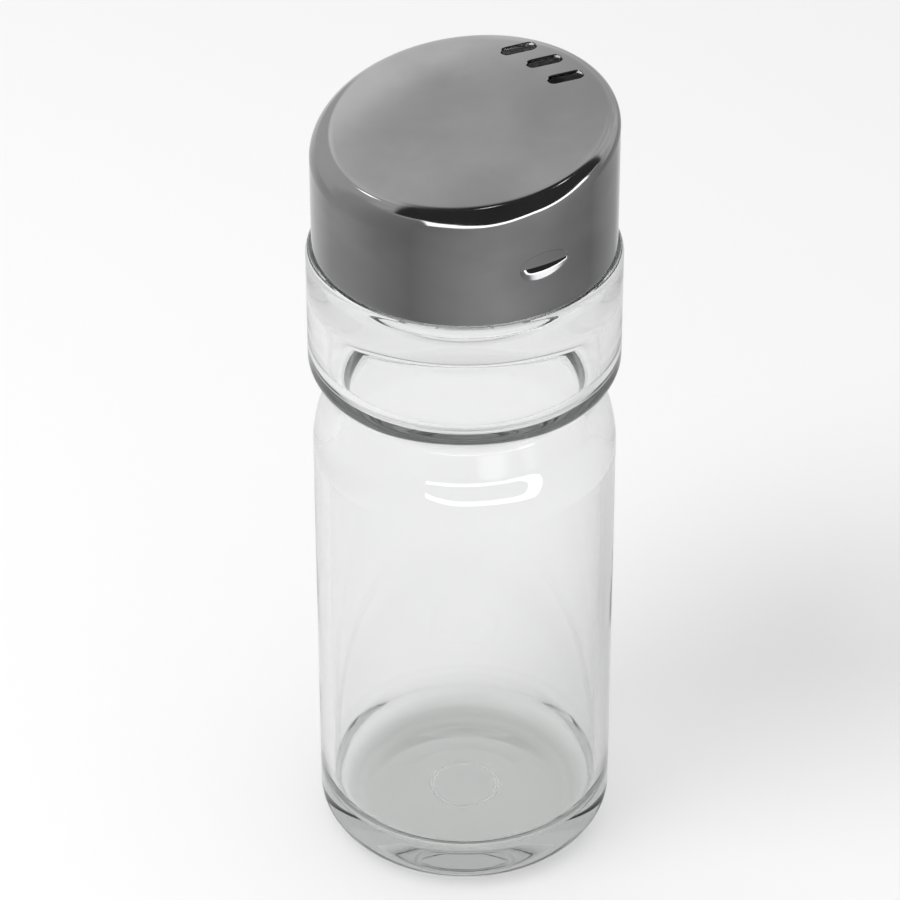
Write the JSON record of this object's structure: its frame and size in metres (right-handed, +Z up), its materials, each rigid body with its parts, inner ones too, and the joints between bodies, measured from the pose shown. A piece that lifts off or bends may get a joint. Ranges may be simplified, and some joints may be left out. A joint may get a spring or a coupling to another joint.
{
  "type": "spice shaker",
  "caption": "Glass spice shaker: straight round jar with a waist and collar, and a lugged metal screw cap whose slanted top has pouring slots at its high side.",
  "frame": {"origin": "centre of the jar's base, on the table plane", "axes": "+Z up the jar's axis; -Y is the front; the cap's high side points midway between +X and +Y"},
  "size_m": [0.0492, 0.0492, 0.1362],
  "materials": {
    "clear_glass": "clear, fire-polished",
    "bright_metal": "bright, slightly smoky chrome",
    "soft_plastic": "matt, natural polyethylene"
  },
  "bodies": {
    "jar": {"glass_jar": "clear_glass"},
    "ring": {"rim_ring": "soft_plastic"},
    "cap": {"cap": "bright_metal"}
  },
  "joints": [
    {"name": "cap_lift", "type": "slide", "parent": "jar", "child": "ring", "axis": [0, 0, 1], "range_m": [0, 0.00323]},
    {"name": "cap_turn", "type": "hinge", "parent": "ring", "child": "cap", "pos_m": [0, 0, 0.1265], "axis": [0, 0, 1], "range_deg": [0, 145]}
  ],
  "couplings": [
    {"joint": "cap_lift", "follows": "cap_turn", "m_per_rad": 0.0012732}
  ]
}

++++++

Extract the complete data, matching each line exactly.

Response to the exercise:
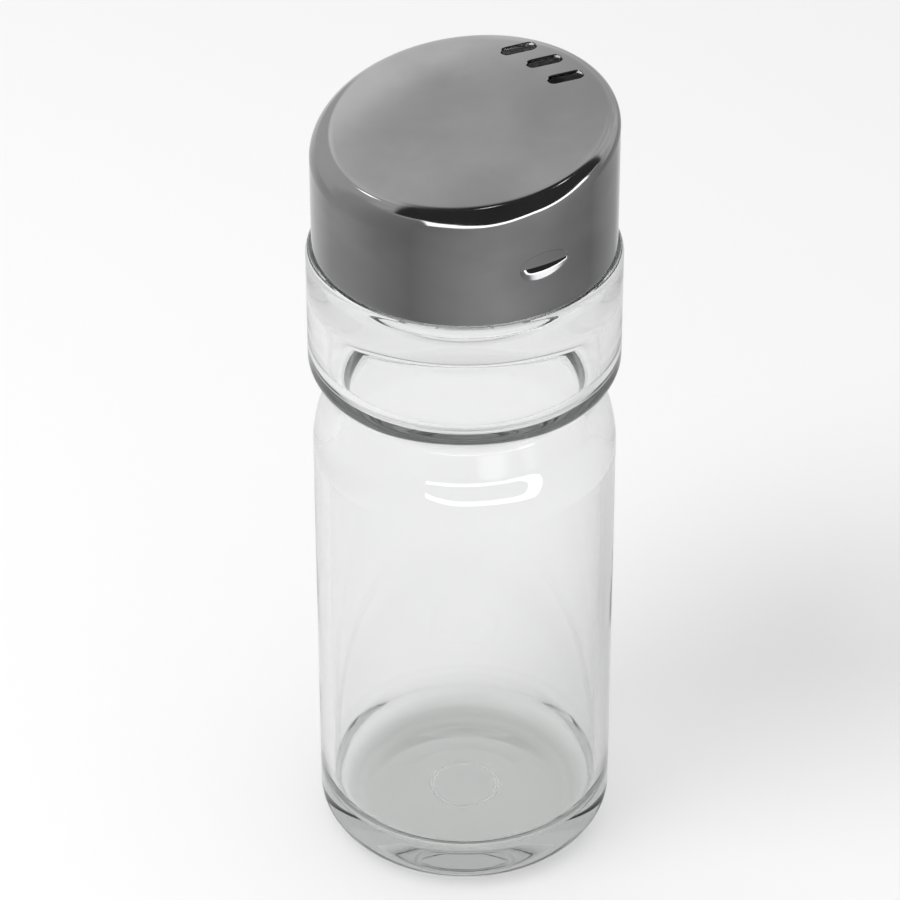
Write the JSON record of this object's structure: its frame and size in metres (right-handed, +Z up), its materials, each rigid body with its parts, inner ones too, and the joints between bodies, measured from the pose shown. A piece that lifts off or bends may get a joint. Ranges may be simplified, and some joints may be left out. A joint may get a spring or a coupling to another joint.
{
  "type": "spice shaker",
  "caption": "Glass spice shaker: straight round jar with a waist and collar, and a lugged metal screw cap whose slanted top has pouring slots at its high side.",
  "frame": {"origin": "centre of the jar's base, on the table plane", "axes": "+Z up the jar's axis; -Y is the front; the cap's high side points midway between +X and +Y"},
  "size_m": [0.0492, 0.0492, 0.1362],
  "materials": {
    "clear_glass": "clear, fire-polished",
    "bright_metal": "bright, slightly smoky chrome",
    "soft_plastic": "matt, natural polyethylene"
  },
  "bodies": {
    "jar": {"glass_jar": "clear_glass"},
    "ring": {"rim_ring": "soft_plastic"},
    "cap": {"cap": "bright_metal"}
  },
  "joints": [
    {"name": "cap_lift", "type": "slide", "parent": "jar", "child": "ring", "axis": [0, 0, 1], "range_m": [0, 0.00323]},
    {"name": "cap_turn", "type": "hinge", "parent": "ring", "child": "cap", "pos_m": [0, 0, 0.1265], "axis": [0, 0, 1], "range_deg": [0, 145]}
  ],
  "couplings": [
    {"joint": "cap_lift", "follows": "cap_turn", "m_per_rad": 0.0012732}
  ]
}